**WRITTEN PROBLEM**
Restate every line of the material, word for word.

**PROVIDED DATA**
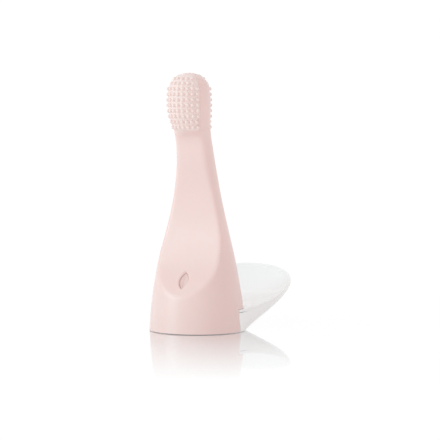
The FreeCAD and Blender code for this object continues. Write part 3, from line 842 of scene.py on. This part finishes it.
def make_key_light():
    light = bpy.data.lights.new("key", "AREA")
    light.color = KEY_LIGHT_COLOUR
    light.shape = "RECTANGLE"
    light.size, light.size_y = KEY_LIGHT_SIZE
    light.energy = KEY_LIGHT_POWER
    lamp = bpy.data.objects.new("key", light)
    lamp.location = KEY_LIGHT_PLACE
    aim = Vector(LIGHT_AIM) - Vector(KEY_LIGHT_PLACE)
    lamp.rotation_euler = aim.to_track_quat("-Z", "Y").to_euler()
    lamp.visible_camera = False
    bpy.context.scene.collection.objects.link(lamp)


def colour_mix(nodes, first, second):
    """A node that goes from one colour to the other, with its factor, first colour and result."""
    mix = nodes.new("ShaderNodeMix")
    mix.data_type = "RGBA"
    mix.inputs[6].default_value = (*first, 1)
    mix.inputs[7].default_value = (*second, 1)
    return mix.inputs[0], mix.inputs[6], mix.outputs[2]


def make_world():
    """White backdrop; the light from it is weaker on the right, as beside a dark screen."""
    world = bpy.data.worlds.new("studio")
    world.use_nodes = True
    nodes, links = world.node_tree.nodes, world.node_tree.links
    place = nodes.new("ShaderNodeTexCoord")
    towards = nodes.new("ShaderNodeVectorMath")
    towards.operation = "DOT_PRODUCT"
    towards.inputs[1].default_value = SCREEN_SIDE
    links.new(place.outputs["Generated"], towards.inputs[0])
    fall = nodes.new("ShaderNodeMapRange")
    fall.interpolation_type = "SMOOTHSTEP"
    fall.inputs["From Max"].default_value = SCREEN_FALL
    links.new(towards.outputs["Value"], fall.inputs["Value"])
    side, _, light = colour_mix(nodes, WORLD_LIGHT, SCREEN_LIGHT)
    links.new(fall.outputs["Result"], side)
    path = nodes.new("ShaderNodeLightPath")
    gloss = nodes.new("ShaderNodeMapRange")
    gloss.inputs["To Min"].default_value = 1.0
    gloss.inputs["To Max"].default_value = GLOSS_GAIN
    links.new(path.outputs["Is Glossy Ray"], gloss.inputs["Value"])
    direct, unseen, seen = colour_mix(nodes, WORLD_LIGHT, (BACKDROP,) * 3)
    links.new(path.outputs["Is Camera Ray"], direct)
    links.new(light, unseen)
    links.new(seen, nodes["Background"].inputs["Color"])
    links.new(gloss.outputs["Result"], nodes["Background"].inputs["Strength"])
    bpy.context.scene.world = world


def make_studio():
    make_world()
    bpy.context.scene.view_settings.view_transform = "Standard"
    make_key_light()
    make_floor()


def make_camera():
    camera = bpy.data.objects.new("camera", bpy.data.cameras.new("camera"))
    camera.data.lens = CAMERA_LENS
    camera.location = (
        CAMERA_DISTANCE * math.sin(CAMERA_AZIMUTH),
        -CAMERA_DISTANCE * math.cos(CAMERA_AZIMUTH),
        CAMERA_HEIGHT,
    )
    aim = Vector(CAMERA_AIM) - camera.location
    camera.rotation_euler = aim.to_track_quat("-Z", "Y").to_euler()
    bpy.context.scene.collection.objects.link(camera)
    bpy.context.scene.camera = camera


# ---- build --------------------------------------------------------------------------------------
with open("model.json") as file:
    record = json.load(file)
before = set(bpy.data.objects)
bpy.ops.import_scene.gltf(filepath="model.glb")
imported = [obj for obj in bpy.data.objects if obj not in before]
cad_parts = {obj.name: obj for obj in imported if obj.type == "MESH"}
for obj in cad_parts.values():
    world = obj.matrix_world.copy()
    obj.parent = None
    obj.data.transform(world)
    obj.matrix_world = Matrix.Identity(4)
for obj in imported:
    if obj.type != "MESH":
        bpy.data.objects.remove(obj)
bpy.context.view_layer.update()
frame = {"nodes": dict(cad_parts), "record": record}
MATERIALS = make_materials()
for subpart in frame["record"]["subparts"]:
    node = frame["nodes"][subpart["node"]]
    node.data.materials.clear()
    node.data.materials.append(MATERIALS[subpart["material_slot"]])
silicone_skin()
bristle_field(-1, "front_bristles", "front_bristle_pad")
bristle_field(1, "back_bristles", "back_bristle_pad")
leaf_key()
petal_dish()
petal_hull()
make_studio()
make_camera()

**ANSWER BELOW**
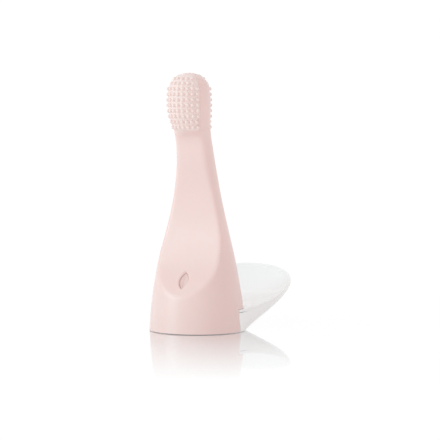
The FreeCAD and Blender code for this object continues. Write part 3, from line 842 of scene.py on. This part finishes it.
def make_key_light():
    light = bpy.data.lights.new("key", "AREA")
    light.color = KEY_LIGHT_COLOUR
    light.shape = "RECTANGLE"
    light.size, light.size_y = KEY_LIGHT_SIZE
    light.energy = KEY_LIGHT_POWER
    lamp = bpy.data.objects.new("key", light)
    lamp.location = KEY_LIGHT_PLACE
    aim = Vector(LIGHT_AIM) - Vector(KEY_LIGHT_PLACE)
    lamp.rotation_euler = aim.to_track_quat("-Z", "Y").to_euler()
    lamp.visible_camera = False
    bpy.context.scene.collection.objects.link(lamp)


def colour_mix(nodes, first, second):
    """A node that goes from one colour to the other, with its factor, first colour and result."""
    mix = nodes.new("ShaderNodeMix")
    mix.data_type = "RGBA"
    mix.inputs[6].default_value = (*first, 1)
    mix.inputs[7].default_value = (*second, 1)
    return mix.inputs[0], mix.inputs[6], mix.outputs[2]


def make_world():
    """White backdrop; the light from it is weaker on the right, as beside a dark screen."""
    world = bpy.data.worlds.new("studio")
    world.use_nodes = True
    nodes, links = world.node_tree.nodes, world.node_tree.links
    place = nodes.new("ShaderNodeTexCoord")
    towards = nodes.new("ShaderNodeVectorMath")
    towards.operation = "DOT_PRODUCT"
    towards.inputs[1].default_value = SCREEN_SIDE
    links.new(place.outputs["Generated"], towards.inputs[0])
    fall = nodes.new("ShaderNodeMapRange")
    fall.interpolation_type = "SMOOTHSTEP"
    fall.inputs["From Max"].default_value = SCREEN_FALL
    links.new(towards.outputs["Value"], fall.inputs["Value"])
    side, _, light = colour_mix(nodes, WORLD_LIGHT, SCREEN_LIGHT)
    links.new(fall.outputs["Result"], side)
    path = nodes.new("ShaderNodeLightPath")
    gloss = nodes.new("ShaderNodeMapRange")
    gloss.inputs["To Min"].default_value = 1.0
    gloss.inputs["To Max"].default_value = GLOSS_GAIN
    links.new(path.outputs["Is Glossy Ray"], gloss.inputs["Value"])
    direct, unseen, seen = colour_mix(nodes, WORLD_LIGHT, (BACKDROP,) * 3)
    links.new(path.outputs["Is Camera Ray"], direct)
    links.new(light, unseen)
    links.new(seen, nodes["Background"].inputs["Color"])
    links.new(gloss.outputs["Result"], nodes["Background"].inputs["Strength"])
    bpy.context.scene.world = world


def make_studio():
    make_world()
    bpy.context.scene.view_settings.view_transform = "Standard"
    make_key_light()
    make_floor()


def make_camera():
    camera = bpy.data.objects.new("camera", bpy.data.cameras.new("camera"))
    camera.data.lens = CAMERA_LENS
    camera.location = (
        CAMERA_DISTANCE * math.sin(CAMERA_AZIMUTH),
        -CAMERA_DISTANCE * math.cos(CAMERA_AZIMUTH),
        CAMERA_HEIGHT,
    )
    aim = Vector(CAMERA_AIM) - camera.location
    camera.rotation_euler = aim.to_track_quat("-Z", "Y").to_euler()
    bpy.context.scene.collection.objects.link(camera)
    bpy.context.scene.camera = camera


# ---- build --------------------------------------------------------------------------------------
with open("model.json") as file:
    record = json.load(file)
before = set(bpy.data.objects)
bpy.ops.import_scene.gltf(filepath="model.glb")
imported = [obj for obj in bpy.data.objects if obj not in before]
cad_parts = {obj.name: obj for obj in imported if obj.type == "MESH"}
for obj in cad_parts.values():
    world = obj.matrix_world.copy()
    obj.parent = None
    obj.data.transform(world)
    obj.matrix_world = Matrix.Identity(4)
for obj in imported:
    if obj.type != "MESH":
        bpy.data.objects.remove(obj)
bpy.context.view_layer.update()
frame = {"nodes": dict(cad_parts), "record": record}
MATERIALS = make_materials()
for subpart in frame["record"]["subparts"]:
    node = frame["nodes"][subpart["node"]]
    node.data.materials.clear()
    node.data.materials.append(MATERIALS[subpart["material_slot"]])
silicone_skin()
bristle_field(-1, "front_bristles", "front_bristle_pad")
bristle_field(1, "back_bristles", "back_bristle_pad")
leaf_key()
petal_dish()
petal_hull()
make_studio()
make_camera()